FRONTIERA OIAPOQUE
L’ultimo dei villaggi era diventato all’improvviso una luce e un esempio. «Dio apprezza la nostra cultura, dobbiamo mantenerla», si cominciò a dire
Il villaggio Espírito Santo degli indios karipuna è l’insediamento indigeno più antico all’Estremo Nord del Brasile e, quando iniziai il lavoro missionario a Oiapoque (Amapá), era anche il meno considerato. Il capo villaggio, Tangahá, era un uomo semplice e analfabeta, anche se suonava il violino e cantava le litanie nella festa del patrono. Un giorno ebbe un’intuizione e mi chiese di mandare una missionaria per loro.
«Tangahá, una missionaria ci sarebbe, ma dove abita e che cosa mangia?», gli obiettai.
La comunità decise di costruire una piccola casa, al cibo avrebbe provveduto a turno una famiglia la settimana. Iniziò così il lavoro missionario di suor Rebecca. La lingua degli indios karipuna era solo orale. Lei propose un patto: «Voi mi insegnate a parlare e io a scrivere la vostra lingua». Dopo un anno suor Rebecca parlava la lingua indigena e avviò una piccola scuola con maestri locali, nella casina che gli indios avevano costruito. Elaborarono insieme un alfabeto a partire da un principio: per ogni fonema un solo grafema, per ogni suono solo un simbolo. Apprendere la lingua scritta e iniziare nel villaggio la scuola di alfabetizzazione per adulti e bambini fu il passo successivo. «Abbiamo una scuola, la nostra scuola, nella nostra lingua!».
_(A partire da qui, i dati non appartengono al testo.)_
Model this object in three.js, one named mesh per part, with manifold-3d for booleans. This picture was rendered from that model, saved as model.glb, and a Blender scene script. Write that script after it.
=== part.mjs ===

Fu il rinascere di un popolo, la riscoperta della propria cultura. L’ultimo dei villaggi era diventato all’improvviso una luce e un esempio. «Dio apprezza la nostra cultura, dobbiamo mantenerla», si cominciò a dire. Nel giro di due-tre anni tutti i villaggi della regione avevano la scuola di alfabetizzazione nella loro lingua. Anche il culto e i canti vennero tradotti. Essere indios non significava più essere inferiori, ma era un privilegio e un regalo.